By MEGHANN MCBRYAN
Special to the Sun-Gazette
(EDITOR'S NOTE: McBryan is a Mass Media Communications student at Pennsylvania College of Technology).
It's Tuesday, the day after dreaded Monday and the day before Wednesday, the famous "Hump Day." To most people, Tuesday is an average run-of-the-mill day, nothing too special. You wake up, go to work, eat dinner, spend time with your family then head to bed. Just a typical Tuesday.
For me, Tuesdays are constructed in a slightly different manner. I mean on Tuesdays I wake up and go to bed just like everyone else, but the hours in between, well, they're not so typical.

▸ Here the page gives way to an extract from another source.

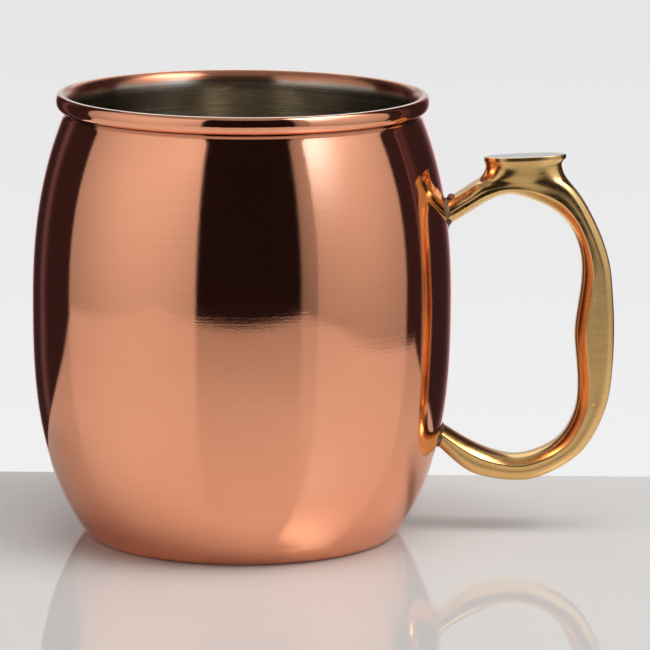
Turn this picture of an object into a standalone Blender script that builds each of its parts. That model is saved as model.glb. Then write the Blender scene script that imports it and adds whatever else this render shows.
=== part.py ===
"""Copper barrel mug: a spun copper shell with a wired rim, a steel lining and a brazed cast-brass handle.

The origin is the centre of the flat base, on the mug's axis. +Z is up and the handle points along +X.
Lengths in the tables below are millimetres, and MM turns them into Blender's metres.
"""

import math

import bmesh
import bpy
from mathutils import Vector

MM = 0.001

# Barrel: the outside of the copper sheet, as radii at heights
HEIGHT = 100.0  # base to the top of the rim
BASE_RADIUS = 35.3  # where the side would meet the table if the corner were sharp
BASE_CORNER = 1.6  # radius of that corner
BELLY_RADIUS = 47.3
BELLY_HEIGHT = 52.0
NECK_RADIUS = 39.7
NECK_HEIGHT = 96.0
LOWER_FULLNESS = 2.7  # powers of the barrel curve below and above the belly
UPPER_FULLNESS = 2.3

# Sheet metal and the rolled rim
COPPER_WALL = 0.7
LINING_WALL = 0.4
GAP = 0.3  # clearance between pieces that touch on the real mug
BEAD_RADIUS = 1.8  # section of the rolled rim
BEAD_RING_RADIUS = 40.0  # from the mug's axis to the middle of that section
CURL_START_DEG = 198.0  # where the wall runs into the roll, and where the roll closes on the neck
CURL_END_DEG = -90.0

# Resolution
AROUND = 48
BARREL_STEPS = 11
BARREL_START = 2.0  # first barrel point above the base corner, and last one above the neck
BARREL_END = 0.8
CORNER_STEPS = 3
CURL_STEPS = 8
WIRE_STEPS = 8

# Handle: (inner x, z), (outer x, z) of each station, from the upper foot over the crown to the lower foot
STATIONS = [
    ((47.7, 71.3), (47.0, 76.3)),  # upper foot
    ((51.9, 74.3), (49.8, 79.0)),
    ((56.9, 77.0), (53.9, 81.4)),  # back end of the thumb rest
    ((61.6, 78.1), (60.8, 82.4)),  # crown
    ((69.3, 75.5), (72.3, 81.5)),  # front end of the thumb rest
    ((74.4, 70.0), (78.2, 73.6)),
    ((76.5, 62.5), (82.4, 63.6)),
    ((76.4, 55.5), (83.8, 55.5)),
    ((75.3, 46.0), (84.4, 46.0)),  # palm swell
    ((76.1, 36.0), (83.7, 35.7)),
    ((75.8, 28.3), (81.8, 27.6)),
    ((72.4, 21.7), (76.9, 18.9)),  # heel of the grip
    ((66.8, 17.9), (68.4, 13.4)),
    ((61.0, 16.8), (61.0, 12.3)),  # lowest point
    ((53.8, 18.8), (51.9, 14.2)),
    ((47.2, 22.7), (46.0, 18.9)),  # lower foot
]
REST_FIRST, REST_LAST = 2, 4  # the stations under the thumb rest
RINGS_PER_STATION = 2
GRIP_DEPTH = 9.6  # handle's size across the mug's radius
FOOT_DEPTH = 8.8
FOOT_STATIONS = 2  # how many stations the foot takes to reach the grip's depth
INNER_CORNER = 1.1  # cut of the section's corners, inside the loop and outside it
OUTER_CORNER = 2.3
REST_CORNER = 0.9
LARGEST_CORNER = 0.4  # as a share of the section

# Thumb rest: centre and slope of its top, then (height over the top, half length, half depth) up its side
REST_CENTRE = (63.6, 86.0)
REST_SLOPE_DEG = 3.0
REST_LEVELS = [
    (-3.4, 9.1, 4.5),
    (-2.2, 9.0, 4.3),
    (-0.9, 9.9, 5.1),
    (0.0, 9.9, 5.1),
    (0.0, 8.9, 4.3),
]
REST_LIP_LEVEL = 3
LIP_CREASE = 0.6

# Brazed joints between each foot and the shell
BRAZE_SPREAD = 1.12  # how much wider than the foot
BRAZE_DEPTH = 3.0  # block length, before it is cut to the barrel

COPPER = ("copper", (0.86, 0.42, 0.27), 0.16)
STEEL = ("steel", (0.42, 0.40, 0.36), 0.30)
BRASS = ("brass", (0.80, 0.58, 0.28), 0.18)
FILLER = ("braze", (0.62, 0.55, 0.42), 0.35)


# ---------------------------------------------------------------- scene helpers


def clear_scene():
    for old in list(bpy.data.objects):
        bpy.data.objects.remove(old, do_unlink=True)


def new_collection(name):
    made = bpy.data.collections.new(name)
    bpy.context.scene.collection.children.link(made)
    return made


def metal(name, colour, roughness):
    material = bpy.data.materials.new(name)
    material.use_nodes = True
    shader = material.node_tree.nodes["Principled BSDF"]
    shader.inputs["Base Color"].default_value = (*colour, 1.0)
    shader.inputs["Metallic"].default_value = 1.0
    shader.inputs["Roughness"].default_value = roughness
    return material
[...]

It's 7 a.m. and I hear the sound of a rooster blaring through the speaker of my cell phone, a reminder that it's time to start the day. I unwillingly get out of bed and get dressed, and getting dressed on Tuesdays consists of making sure my pajamas match. I head out the door, which by this time is usually around quarter of eight. It's time for my daily commute to Penn College.
I zombie-like walk through the doors of WPTC, Penn College's radio station, drop my bag and walk back out the door and across the hall to Penn Central, where I am never happier to see a pot of coffee than I am then. Liquid energy in hand, it's back to the station to begin my three-hour radio station operation and production lab.

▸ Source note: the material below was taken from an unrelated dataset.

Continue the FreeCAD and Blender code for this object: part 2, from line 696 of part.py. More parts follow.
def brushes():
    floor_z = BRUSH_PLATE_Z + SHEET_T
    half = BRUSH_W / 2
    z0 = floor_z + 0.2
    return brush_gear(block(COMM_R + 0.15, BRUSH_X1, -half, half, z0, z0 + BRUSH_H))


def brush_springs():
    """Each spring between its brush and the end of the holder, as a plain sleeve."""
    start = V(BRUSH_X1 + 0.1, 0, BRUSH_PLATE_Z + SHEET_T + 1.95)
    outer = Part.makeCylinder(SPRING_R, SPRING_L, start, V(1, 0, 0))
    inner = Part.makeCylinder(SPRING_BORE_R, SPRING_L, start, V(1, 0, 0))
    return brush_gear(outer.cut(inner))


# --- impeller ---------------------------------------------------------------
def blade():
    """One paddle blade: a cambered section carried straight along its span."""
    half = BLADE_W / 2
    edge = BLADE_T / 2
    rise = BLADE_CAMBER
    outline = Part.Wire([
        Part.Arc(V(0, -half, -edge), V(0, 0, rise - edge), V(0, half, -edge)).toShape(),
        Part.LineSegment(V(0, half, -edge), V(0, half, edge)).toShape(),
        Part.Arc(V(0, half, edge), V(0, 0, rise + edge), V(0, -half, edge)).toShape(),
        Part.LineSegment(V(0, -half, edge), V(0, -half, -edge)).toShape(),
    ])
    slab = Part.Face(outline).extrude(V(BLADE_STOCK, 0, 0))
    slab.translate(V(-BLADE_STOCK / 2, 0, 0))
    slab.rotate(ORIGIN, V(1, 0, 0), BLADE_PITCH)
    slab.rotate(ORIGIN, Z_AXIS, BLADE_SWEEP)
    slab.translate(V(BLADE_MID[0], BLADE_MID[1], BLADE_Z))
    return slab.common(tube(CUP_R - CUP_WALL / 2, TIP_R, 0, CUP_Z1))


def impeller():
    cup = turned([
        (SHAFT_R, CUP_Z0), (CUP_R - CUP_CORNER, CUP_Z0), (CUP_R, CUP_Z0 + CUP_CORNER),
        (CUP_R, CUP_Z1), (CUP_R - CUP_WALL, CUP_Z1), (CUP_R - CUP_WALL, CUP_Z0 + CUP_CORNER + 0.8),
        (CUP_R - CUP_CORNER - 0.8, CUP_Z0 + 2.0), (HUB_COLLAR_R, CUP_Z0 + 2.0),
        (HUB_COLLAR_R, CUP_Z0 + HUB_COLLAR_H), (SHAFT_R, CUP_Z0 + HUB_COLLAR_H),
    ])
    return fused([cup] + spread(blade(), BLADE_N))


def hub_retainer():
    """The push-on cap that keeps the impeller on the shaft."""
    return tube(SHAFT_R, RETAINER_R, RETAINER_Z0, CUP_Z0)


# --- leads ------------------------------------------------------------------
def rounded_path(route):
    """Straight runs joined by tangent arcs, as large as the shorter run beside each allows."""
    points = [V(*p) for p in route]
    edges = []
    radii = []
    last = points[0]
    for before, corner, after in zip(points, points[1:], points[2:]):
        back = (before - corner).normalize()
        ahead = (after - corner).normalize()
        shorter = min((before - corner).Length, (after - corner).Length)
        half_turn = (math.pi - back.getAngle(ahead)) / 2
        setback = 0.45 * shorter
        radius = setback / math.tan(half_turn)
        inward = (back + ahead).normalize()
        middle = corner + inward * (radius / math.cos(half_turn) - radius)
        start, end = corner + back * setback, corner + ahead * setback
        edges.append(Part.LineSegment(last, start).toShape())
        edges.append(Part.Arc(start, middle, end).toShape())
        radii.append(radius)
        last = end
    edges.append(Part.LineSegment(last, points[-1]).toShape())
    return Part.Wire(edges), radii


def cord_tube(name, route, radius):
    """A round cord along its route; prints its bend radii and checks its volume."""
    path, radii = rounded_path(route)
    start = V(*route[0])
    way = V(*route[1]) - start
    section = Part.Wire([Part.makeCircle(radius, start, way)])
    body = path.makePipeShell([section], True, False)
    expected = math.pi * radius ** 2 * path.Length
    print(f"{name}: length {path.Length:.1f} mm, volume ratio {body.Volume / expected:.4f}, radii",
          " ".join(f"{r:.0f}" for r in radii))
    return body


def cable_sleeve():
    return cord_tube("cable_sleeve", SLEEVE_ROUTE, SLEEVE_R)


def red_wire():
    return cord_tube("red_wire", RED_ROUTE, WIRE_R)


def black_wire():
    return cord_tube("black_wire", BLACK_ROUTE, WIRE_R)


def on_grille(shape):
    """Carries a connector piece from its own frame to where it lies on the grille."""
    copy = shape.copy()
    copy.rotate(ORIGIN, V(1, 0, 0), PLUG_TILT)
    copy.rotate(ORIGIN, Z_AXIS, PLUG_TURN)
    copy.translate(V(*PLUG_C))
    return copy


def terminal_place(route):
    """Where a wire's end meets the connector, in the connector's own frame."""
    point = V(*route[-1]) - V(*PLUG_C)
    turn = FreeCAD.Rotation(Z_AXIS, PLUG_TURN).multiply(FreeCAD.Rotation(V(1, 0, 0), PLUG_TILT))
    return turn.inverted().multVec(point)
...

I should take this time to mention that I am a Mass Media Communications student at Penn College. As part of the program, we are required to work in the college radio station, which for me, is the best part of the program. Radio station operation and production is just one of my many classes focused on radio work.
The lab starts with my professor assigning production work, such as Public Service Announcements, promos, programming spots, etc. There is a three-hour air shift that is part of the lab, which we all take turns covering.
On this Tuesday, it is mine and my on-air partner, Cody's turn to work the shift. From 8 to 11 a.m. Cody and I are on air introducing the music, talking about campus events, playing productions that we have prepared for the show and interviewing individuals from organizations on campus and our classmates who are "Out and About" at campus events. We run our own little morning radio show, and as tired as I may be at this hour, I will gladly take all of the on-air experience I can get.
The station is on-air 24 hours a day. Everyone in the class has designated time slots to be on the air. It just so happens that mine also is every Tuesday - from 11 a.m. to 2 p.m. So, this particular Tuesday, after the three-hour lab is complete, I will immediately begin my three-hour air shift. If you're counting, that's six consecutive hours on air. Thankfully, I am told I have a good "radio voice," so listeners are not bleeding from their ears after all that time.
During my individual, three-hour shift, I constantly have to monitor the computer as it plays the music and other programming. When a couple of songs play in a row, I ration the time to run to the bathroom or smoke a cigarette. The cigarette usually trumps the bathroom.
There is a strict rule at WPTC that there is no food allowed in the studio, so lunch is really not an option for me on Tuesday afternoons.
When 2 p.m. comes around, my shift ends and my replacement shows up. One would think I would take this opportunity to grab some lunch, which would be my ideal situation; however, I don't believe my sociology professor would appreciate me skipping her class to stuff my face. So, my hunger is put on hold and I go to my last class of the day, which ends at 3:30 p.m.
Now, at this point in the day, most students are finished with their classes for the day and are heading to do homework or hang with friends or whatever it is that they do with their free time. I, however, do none of the above. I leave my sociology class and go directly to work. I do not pass go. I do not collect $200.
I am at work until 7:45 p.m. rolls around. Then, as they say, the third time's a charm. I return to the radio station at 8 p.m. for my two-hour specialty radio show called "Ladies' Night," music for chicks by chicks.
Now to fill you in on the inspiration for my show, you should know that of the eight students in my radio classes, I am the only female. It is me, a 26-year-old woman, and seven guys ranging in age from 18 to 22 - the modern-day Snow White and the Seven Dwarfs. And naturally, as young men do, they take every opportunity they get to poke fun at my show.
Of the eight hours I am on-air Tuesdays, this is by far the best two. It's where I feel the most comfortable, with music that I listen to on a normal basis and am more knowledgeable about. These two hours are when it really feels like the real thing. It's just you, the equipment and the music.
I end my Tuesdays at 10 p.m. On the air, in the radio station, I put in an eight-hour day - like the full-time job most of you probably work - but I do it for free, I do it for the experience, I do it to prepare myself for what's to come in my career, and I do it to learn.
Although eight hours on the air in one day makes for an exhausted girl, I wouldn't give up the opportunity. Most professional on-air personalities work a four- to six-hour shift on average, so it makes me confident that if given the opportunity in the future, I will thrive. So while the rest of you overlook Tuesday each week, I use up my "TueNsdays" for all I can.